** Begin PROVIDED MATERIAL **

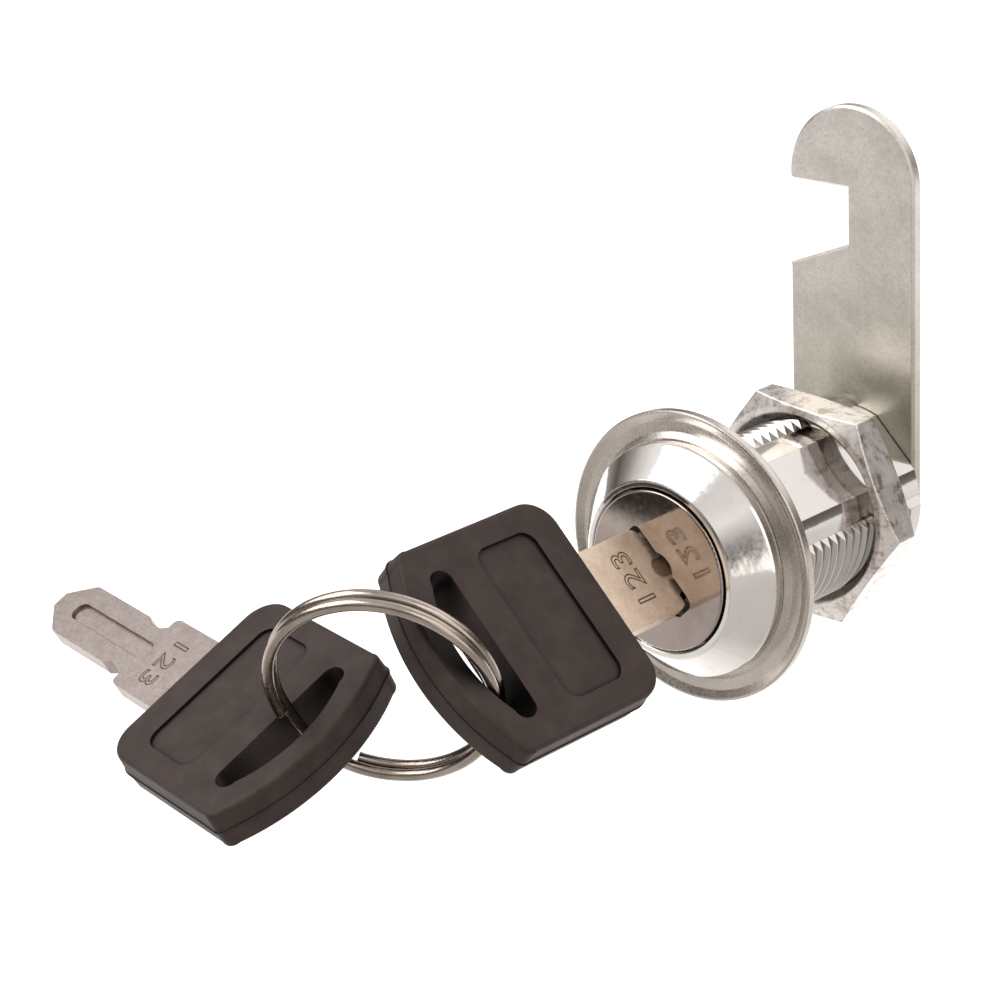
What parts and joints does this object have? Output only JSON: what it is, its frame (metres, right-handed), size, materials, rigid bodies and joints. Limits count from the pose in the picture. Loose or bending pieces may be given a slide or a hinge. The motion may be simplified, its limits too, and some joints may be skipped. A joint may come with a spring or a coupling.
{
  "type": "cam lock",
  "caption": "Keyed cam lock with a chrome head, threaded double-D barrel, fixing nut, hook cam and a ring of keys, one of them in the slot",
  "frame": {"origin": "on the lock's axis, in the plane of the door's front face, where the trim ring's back rests", "axes": "+Y into the door along the lock's axis, +Z the way the cam points when locked, +X to the right seen from the key side"},
  "size_m": [0.0735, 0.0843, 0.0574],
  "materials": {
    "chrome": "bright chrome plate",
    "satin_nickel": "satin nickel plate",
    "zinc": "zinc plate",
    "brass": "punched",
    "spring_steel": "bright nickel plate",
    "key_nickel": "fine ground nickel plate",
    "black_plastic": "fine moulded texture"
  },
  "bodies": {
    "lock_body": {"housing": "chrome", "trim_ring": "satin_nickel"},
    "nut": {"mounting_nut": "zinc"},
    "plug_group": {"plug": "chrome", "plug_cap": "chrome", "wafer_spring_1": "spring_steel", "wafer_spring_2": "spring_steel", "wafer_spring_3": "spring_steel", "wafer_spring_4": "spring_steel", "wafer_spring_5": "spring_steel", "retaining_wafer": "brass", "retaining_spring": "spring_steel", "stop_plate": "zinc", "hook_cam": "zinc", "cam_washer": "zinc", "cam_screw": "zinc"},
    "upper_wafers": {"wafer_1": "brass", "wafer_3": "brass", "wafer_5": "brass"},
    "lower_wafers": {"wafer_2": "brass", "wafer_4": "brass"},
    "key_1": {"key_1_blade": "key_nickel", "key_1_bow": "black_plastic"},
    "ring": {"split_ring": "spring_steel"},
    "key_2": {"key_2_blade": "key_nickel", "key_2_bow": "black_plastic"}
  },
  "joints": [
    {"name": "nut_run", "type": "slide", "parent": "lock_body", "child": "nut", "axis": [0, 1, 0], "range_m": [-0.0145, 0.0014]},
    {"name": "plug_turn", "type": "hinge", "parent": "lock_body", "child": "plug_group", "pos_m": [0, 0, 0], "axis": [0, 1, 0], "range_deg": [0, 90]},
    {"name": "key_slide", "type": "slide", "parent": "plug_group", "child": "key_1", "axis": [0, -1, 0], "range_m": [0, 0.026]},
    {"name": "upper_wafers_drop", "type": "slide", "parent": "plug_group", "child": "upper_wafers", "axis": [0.7071, 0, -0.7071], "range_m": [0, 0.0006]},
    {"name": "lower_wafers_drop", "type": "slide", "parent": "plug_group", "child": "lower_wafers", "axis": [-0.7071, 0, 0.7071], "range_m": [0, 0.0006]},
    {"name": "ring_swing", "type": "hinge", "parent": "key_1", "child": "ring", "pos_m": [-0.00071, -0.0379, -0.00071], "axis": [-0.7071, 0, 0.7071], "range_deg": [0, 50]},
    {"name": "key_2_swing", "type": "hinge", "parent": "ring", "child": "key_2", "pos_m": [-0.00566, -0.03872, -0.00252], "axis": [0.4728, -0.8122, -0.3417], "range_deg": [-60, 60]}
  ],
  "couplings": [
    {"joint": "upper_wafers_drop", "follows": "key_slide", "ratio": 0.019},
    {"joint": "lower_wafers_drop", "follows": "key_slide", "ratio": 0.019}
  ]
}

** End PROVIDED MATERIAL **

PROBLEM DESCRIPTION: Each line above that includes "from" should be shown.

RESULT BELOW:
What parts and joints does this object have? Output only JSON: what it is, its frame (metres, right-handed), size, materials, rigid bodies and joints. Limits count from the pose in the picture. Loose or bending pieces may be given a slide or a hinge. The motion may be simplified, its limits too, and some joints may be skipped. A joint may come with a spring or a coupling.
  "frame": {"origin": "on the lock's axis, in the plane of the door's front face, where the trim ring's back rests", "axes": "+Y into the door along the lock's axis, +Z the way the cam points when locked, +X to the right seen from the key side"},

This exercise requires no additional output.